Funnily enough, the gender quota was introduced under a male police commissioner Ian Steward, but scrapped by a female one – Katarina Carroll, when she was appointed in 2019. Here’s an amusing take on all this from Spectator Australia, giving the criminals’ reaction to the shelving of the gender quotas.
Thoughts from the trenches
Finally, random thoughts/comments from a variety of people, including many dealing with these gender issues in their workplaces - mostly gathered from my YouTube channel where I posted the firefighter video:
“A couple of decades ago I was a controller in the Rural Fire Service. It was notable that two occasions I had to call ambulance to female firefighters who had either collapsed or were close to collapse. In a crew returning from a hazard reduction a lightly built young woman of about 18-22 was very faint, lost muscle tone, went deathly pale. The whole crew and truck were out of the game while the group captain responded to the ambulance. Very embarrassing for her but potentially dangerous on the fire ground with half a dozen strong fit young men withdrawn.”
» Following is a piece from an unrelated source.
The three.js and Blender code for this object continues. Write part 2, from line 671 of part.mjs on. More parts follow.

“Early this year, near our local shopping centre carpark, my husband noticed two female ambulance officers obviously struggling to lift patient up into their ambulance. They were grateful when he went across the road and helped them lift the stretcher (with a strapped on fairly solid male) up and over the deep gutter and up into the ambulance. He said the two youngish women were of rather slight builds and quite obviously just did not have the combined physical strength to get the stretchered patient up into their vehicle.”
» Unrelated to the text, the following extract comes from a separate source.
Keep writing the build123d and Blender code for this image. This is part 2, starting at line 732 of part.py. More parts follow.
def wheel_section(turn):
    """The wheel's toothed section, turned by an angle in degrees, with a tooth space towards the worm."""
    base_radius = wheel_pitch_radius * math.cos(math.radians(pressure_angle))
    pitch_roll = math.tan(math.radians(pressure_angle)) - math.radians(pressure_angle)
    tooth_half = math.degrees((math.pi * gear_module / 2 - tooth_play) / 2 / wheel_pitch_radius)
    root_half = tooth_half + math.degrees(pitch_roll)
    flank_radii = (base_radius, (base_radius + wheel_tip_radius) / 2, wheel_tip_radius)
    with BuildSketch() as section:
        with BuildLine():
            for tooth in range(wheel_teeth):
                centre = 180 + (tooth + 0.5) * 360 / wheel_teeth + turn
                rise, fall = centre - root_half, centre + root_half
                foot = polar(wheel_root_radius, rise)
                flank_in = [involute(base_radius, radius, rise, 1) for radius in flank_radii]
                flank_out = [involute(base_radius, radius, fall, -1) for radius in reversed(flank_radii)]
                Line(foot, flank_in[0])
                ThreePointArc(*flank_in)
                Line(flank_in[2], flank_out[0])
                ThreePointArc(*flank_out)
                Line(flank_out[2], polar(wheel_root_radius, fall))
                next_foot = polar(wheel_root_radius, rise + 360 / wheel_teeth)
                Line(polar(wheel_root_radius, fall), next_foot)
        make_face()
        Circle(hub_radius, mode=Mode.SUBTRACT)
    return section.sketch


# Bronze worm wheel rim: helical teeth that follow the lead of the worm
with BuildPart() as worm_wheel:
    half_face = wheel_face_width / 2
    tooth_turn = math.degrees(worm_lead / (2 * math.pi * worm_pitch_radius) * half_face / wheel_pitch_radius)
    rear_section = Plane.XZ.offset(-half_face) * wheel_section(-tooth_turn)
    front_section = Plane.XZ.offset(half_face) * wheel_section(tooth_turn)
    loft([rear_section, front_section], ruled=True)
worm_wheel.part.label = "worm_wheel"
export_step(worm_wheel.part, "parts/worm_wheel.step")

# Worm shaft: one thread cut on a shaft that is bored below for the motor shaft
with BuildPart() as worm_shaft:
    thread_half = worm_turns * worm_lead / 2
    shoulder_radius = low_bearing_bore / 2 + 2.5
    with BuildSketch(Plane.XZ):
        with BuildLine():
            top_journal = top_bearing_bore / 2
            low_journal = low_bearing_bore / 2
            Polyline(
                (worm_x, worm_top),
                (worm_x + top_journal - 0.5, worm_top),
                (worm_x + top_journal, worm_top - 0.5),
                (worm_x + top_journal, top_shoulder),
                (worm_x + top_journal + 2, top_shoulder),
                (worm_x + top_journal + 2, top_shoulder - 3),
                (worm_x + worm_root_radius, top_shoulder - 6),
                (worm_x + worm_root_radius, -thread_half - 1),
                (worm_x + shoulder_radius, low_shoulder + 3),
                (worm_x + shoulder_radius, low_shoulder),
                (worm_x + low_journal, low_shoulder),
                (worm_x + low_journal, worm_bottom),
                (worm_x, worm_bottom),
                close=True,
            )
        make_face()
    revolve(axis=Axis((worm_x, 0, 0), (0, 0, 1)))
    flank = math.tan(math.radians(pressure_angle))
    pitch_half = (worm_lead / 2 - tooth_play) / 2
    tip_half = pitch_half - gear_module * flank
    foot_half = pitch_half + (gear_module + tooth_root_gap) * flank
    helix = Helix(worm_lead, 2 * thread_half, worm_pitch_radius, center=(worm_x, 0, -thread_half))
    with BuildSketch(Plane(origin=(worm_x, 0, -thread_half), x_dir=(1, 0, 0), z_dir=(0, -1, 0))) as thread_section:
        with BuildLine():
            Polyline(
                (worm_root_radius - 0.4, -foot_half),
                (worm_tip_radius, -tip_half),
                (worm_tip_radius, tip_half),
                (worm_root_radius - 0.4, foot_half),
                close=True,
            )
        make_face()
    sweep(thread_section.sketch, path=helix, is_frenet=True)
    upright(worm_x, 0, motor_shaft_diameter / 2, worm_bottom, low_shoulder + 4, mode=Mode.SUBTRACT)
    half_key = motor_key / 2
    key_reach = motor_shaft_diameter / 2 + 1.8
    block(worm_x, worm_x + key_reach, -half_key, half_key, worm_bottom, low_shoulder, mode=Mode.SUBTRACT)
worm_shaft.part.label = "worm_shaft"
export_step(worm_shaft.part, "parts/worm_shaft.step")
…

“I've been a firefighter for 23 years. In reality, half the guys on my department have a hard enough time doing the job when it comes to a serious working fire. And as you get older it gets harder to perform. In my younger years it was exciting fighting fires but the past couple I have been on were taxing on my stamina. You have to have a maniacal attitude and be in shape to be able to get the job done when the sh*t hits the fan. This ain’t no reality show or TV series.”
“Women will be killed by this change in rules, or members of the public. Will there end up being civil suits against the government for allowing people that aren’t competent to do the job? I am a woman & have worked in the fishing, plumbing, and manual labour industries and I know I am unable to do physical tasks that men can do. Does that mean because I am a woman all of us should be put at risk by attempting a task that I cannot safely do? That is a blatant OHS issue that as an employer I could be prosecuted for, but the government is allowed to breach it because it’s woke.”
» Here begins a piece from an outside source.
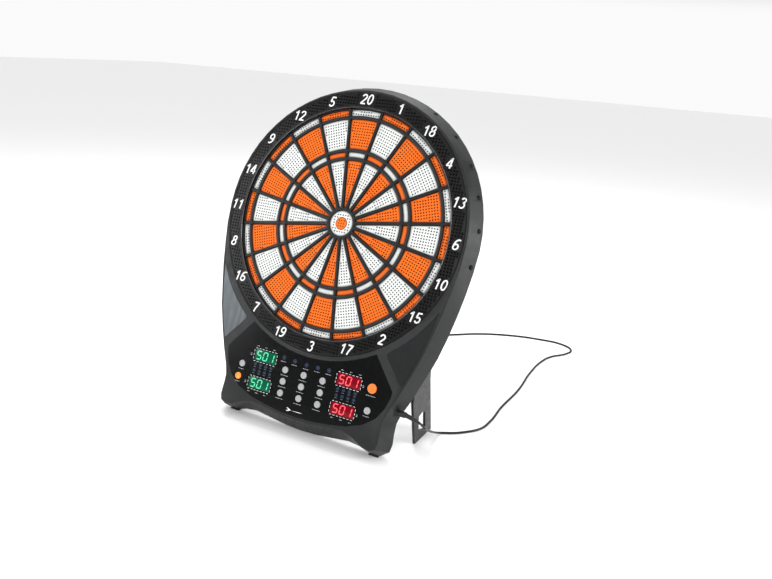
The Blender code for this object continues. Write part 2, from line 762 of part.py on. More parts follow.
def make_feet():
    """Rubber wedges that cradle the casing's low rear edge and lie flat on the floor."""
    _, y, z = on_floor(FOOT_X, -313.2, SPLIT - 1.5)
    section = [
        (y - 3.4, 0.0), (y + 9.1, 0.0), (y + 9.1, z + 3.3), (y + 7.0, z + 3.0), (y + 3.7, z + 0.3), (y, z - 0.7),
        (y - 2.8, z + 0.2),
    ]
    for side, name in ((-1, "rubber_foot_left"), (1, "rubber_foot_right")):
        mesh = moved(slab_mesh(name, [section], -8.0, 8.0), ALONG_X)
        add(name, mesh, "rubber", FLOOR, (side * FOOT_X, 0.0, 0.0))


# ---------------------------------------------------------------- sound and power


def make_speaker():
    profile = ((0.0, 12.0), (8.0, 12.0), (9.0, 6.0), (17.0, 4.0), (17.5, 0.0), (0.0, 0.0))
    turned("speaker", profile, 18, "black_plastic", location=SPEAKER)


def make_jack():
    x, y, z = JACK
    profile = ((0.0, -10.0), (3.0, -10.0), (3.0, 2.2), (4.5, 2.2), (4.5, -14.0), (0.0, -14.0))
    jack = turned("dc_jack", profile, 16, "black_plastic")
    jack.matrix_local = Matrix.Translation((x * MM, y * MM, z * MM)) @ ACROSS


def make_plug():
    """The plug: a barrel in the jack, a grip, and a tapered strain relief that droops to the cord."""
    x, y, z = on_floor(*JACK)
    mouth = x + 2.2
    profile = (
        (0.0, mouth - 9.0), (2.6, mouth - 9.0), (2.6, mouth + 0.4), (4.3, mouth + 0.5), (4.3, mouth + 12.0),
        (3.4, mouth + 13.5), (2.7, PLUG_END[0] - 0.3), (0.0, PLUG_END[0] - 0.3),
    )
    shape = bmesh.new()
    verts = [shape.verts.new((0.0, r, px)) for r, px in profile]
    edges = [shape.edges.new(pair) for pair in zip(verts, verts[1:])]
    axis = (0.0, 0.0, 1.0)
    bmesh.ops.spin(shape, geom=verts + edges, cent=(0, 0, 0), axis=axis, angle=2 * pi, steps=12, use_merge=True)
    bmesh.ops.remove_doubles(shape, verts=shape.verts, dist=1e-4)
    start, drop, drift = mouth + 12.0, PLUG_END[2] - z, PLUG_END[1] - y
    for vert in shape.verts:
        share = max(0.0, (vert.co.z - start) / (PLUG_END[0] - start)) ** 2
        vert.co = (vert.co.z, y + vert.co.x + drift * share, z + vert.co.y + drop * share)
    bmesh.ops.recalc_face_normals(shape, faces=shape.faces)
    mesh = bpy.data.meshes.new("dc_plug")
    shape.to_mesh(mesh)
    shape.free()
    mesh.transform(Matrix.Scale(MM, 4))
    add("dc_plug", round_shaded(mesh), "black_plastic", FLOOR)


def make_cord():
    curve = bpy.data.curves.new("adapter_cord", "CURVE")
    curve.dimensions = "3D"
    curve.bevel_depth = CORD_R * MM
    curve.bevel_resolution = 2
    curve.use_fill_caps = True
    points = smooth(CORD_ROUTE, CORD_STEP)
    spline = curve.splines.new("POLY")
    spline.points.add(len(points) - 1)
    for point, place in zip(spline.points, points):
        point.co = (*(place * MM), 1.0)
    add("adapter_cord", curve, "cord", FLOOR)


def make_coil():
    low, high = 0.1, 0.1 + COIL_HEIGHT
    inner, outer = COIL_R - COIL_HALF_WIDTH, COIL_R + COIL_HALF_WIDTH
    profile = (
        (outer - 1.2, high), (outer, high - 1.8), (outer, low + 1.8), (outer - 1.2, low), (inner + 1.2, low),
        (inner, low + 1.8), (inner, high - 1.8), (inner + 1.2, high),
    )
    turned("cord_coil", profile, 20, "cord", closed=True, parent=FLOOR, location=(*COIL_CENTRE, 0.0))


def make_adapter():
    """The mains adapter on its side, with two pins at one end and a tapered strain relief at the other."""
    width, length, height = ADAPTER_SIZE
    x, y = ADAPTER
    adapter = add("adapter", block((x, y, height / 2 + 0.1), ADAPTER_SIZE), "black_plastic", FLOOR)
    bevel = adapter.modifiers.new("edges", "BEVEL")
    bevel.width = 3.0 * MM
    bevel.segments = 2
    face = y - length / 2
    additions = [block((x + side * 6.3, face - 8.0, height / 2), (1.5, 20.0, 6.3)) for side in (-1, 1)]
    back = y + length / 2
    additions.append(rod(4.5, (x, back - 2.0, 8.0), (x, back + RELIEF_LENGTH, 4.5), 12, 2.4))
    for index, mesh in enumerate(additions):
        other = helper(f"adapter_addition_{index}", mesh)
        other.parent = FLOOR
        boolean(adapter, other, "UNION")


make_front_housing()
make_rear_cover()
make_catch_ring()
make_spider()
make_keys()
make_stack()
make_panel()
make_buttons()
make_speaker()
make_jack()
make_legs()
make_screws()
make_feet()
make_plug()
make_cord()
make_coil()
make_adapter()
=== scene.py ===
"""Looks of the electronic dartboard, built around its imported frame.

Lengths are in millimetres and become metres when a mesh is made. Board coordinates are x across, y up the
board and z out of its face, with the bull at the origin and z = 0 on top of the spider. Floor coordinates
have z = 0 on the floor and the bull above x = 0, y = 0.
"""

from math import asin, ceil, cos, degrees, hypot, pi, radians, sin

import bpy
from mathutils import Matrix, Vector
from mathutils.geometry import delaunay_2d_cdt


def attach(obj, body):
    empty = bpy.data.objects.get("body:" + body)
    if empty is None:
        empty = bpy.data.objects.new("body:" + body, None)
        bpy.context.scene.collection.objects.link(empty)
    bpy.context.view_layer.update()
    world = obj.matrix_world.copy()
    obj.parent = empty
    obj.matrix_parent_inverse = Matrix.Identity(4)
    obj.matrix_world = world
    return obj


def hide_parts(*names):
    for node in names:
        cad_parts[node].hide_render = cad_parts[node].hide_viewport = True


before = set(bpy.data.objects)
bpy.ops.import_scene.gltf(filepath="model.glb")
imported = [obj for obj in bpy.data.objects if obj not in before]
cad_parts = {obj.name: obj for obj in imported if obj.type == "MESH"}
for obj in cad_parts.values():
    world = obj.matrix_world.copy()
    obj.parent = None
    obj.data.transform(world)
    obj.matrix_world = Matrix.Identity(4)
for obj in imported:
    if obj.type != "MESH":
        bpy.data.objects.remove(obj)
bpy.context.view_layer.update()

MM = 0.001
LEAN = 20.0
BULL_HEIGHT = 305.0
BULL_FORWARD = 4.2
FLOOR = Matrix.Translation((0.0, BULL_FORWARD * MM, 0.0))
BOARD = FLOOR @ Matrix.Translation((0.0, 0.0, BULL_HEIGHT * MM)) @ Matrix.Rotation(radians(90.0 - LEAN), 4, "X")

# Playing surface
NUMBERS = (20, 1, 18, 4, 13, 6, 10, 15, 2, 17, 3, 19, 7, 16, 8, 11, 14, 9, 12, 5)
SECTOR = 360.0 / len(NUMBERS)
BULL_RING = 21.5
TREBLE_IN = 97.0
TREBLE_OUT = 109.4
DOUBLE_IN = 159.0
SPIDER_R = 172.2
WALL = 4.4
SPIDER_DEPTH = 8.0
KEY_GAP = 0.4
KEY_TOP = -2.6
KEY_BOTTOM = -10.2
FLANGE_TOP = -8.5
OUTER_BULL_R = 19.0
OUTER_BULL_IN = 9.5
INNER_BULL_R = 8.7
HOLE_PITCH = 4.2
HOLE_R = 1.15
HOLE_EDGE = 0.25
KEY_SKIRT = 0.6
KEY_EDGE = 0.35
KEY_PLATE = 2.4
BULL_SKIRT = 0.9
BULL_EDGE = 0.45

# Catch ring
RING_IN = 172.6
RING_OUT = 195.5
RING_TOP = 3.5
RING_PITCH = 4.6
NUMBER_R = 185.6
DIGIT_HEIGHT = 15.0

# Control panel
OVERLAY_TOP = 3.8
PRINT = 0.06
DISPLAY_X = 72.8
DISPLAY_ROWS = (-219.8, -262.0)
DISPLAY_TOP = 2.6
BUTTON_COLUMNS = {"left": -33.4, "centre": -0.8, "right": 31.8}
BUTTON_ROWS = {"upper": -229.8, "middle": -247.2, "lower": -264.7}
BUTTON_TOP = 5.2
SMALL_BUTTON = 5.0
LARGE_BUTTON = 7.0

# Casing
DART_ANGLES = (60.0, 46.5, 33.0, 20.0, 7.0, -7.0)
DART_HOLE_Z = -16.0
CASING_SLOPE = 0.46
DART_RIM_R = 207.6

# Cord, coil and adapter, in floor coordinates
CORD_R = 1.8
CORD_LIE = 1.9
COIL_CENTRE = (-25.0, 340.0)
COIL_OUTER = 23.6
COIL_INNER = 19.6
ADAPTER = (-48.5, 258.0)
ADAPTER_SIZE = (42.0, 66.0, 28.0)
RELIEF_TIP = 324.8
RELIEF_RIBS = 7
RELIEF_DROOP = 6.8


# ---------------------------------------------------------------- camera and light


CAMERA_TURN = (72.1183, -3.9255, 27.6947)


def make_camera():
    data = bpy.data.cameras.new("camera")
    data.lens = 34.276
    data.sensor_width = 36.0
    camera = bpy.data.objects.new("camera", data)
    bpy.context.scene.collection.objects.link(camera)
    camera.location = (0.5366, -0.9095, 0.5479)
    camera.rotation_euler = [radians(angle) for angle in CAMERA_TURN]
    bpy.context.scene.camera = camera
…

“It's also about camaraderie. The other firefighters want to make sure they can trust the capabilities of the other members of their team. They're trusting those people with their lives.”
“About time! I've noticed a huge gender gap in the statistics between men and women killed on the job. More women in dangerous jobs should close that gap significantly.”
“The women won’t be in dangerous jobs- they will be in admin, communications, etc, because they will be too much of a liability to their colleagues and themselves to be actually on the front line. They will, however, get paid the same, if not more.”
That’s it, folks. I hope you enjoyed reading this lively correspondence, often from people who told me they wouldn’t dare talk publicly about these taboo topics. But nothing will change until we all have the courage to start to challenge this madness.
If you did not know these stories are real, you would think they were some kind of parody.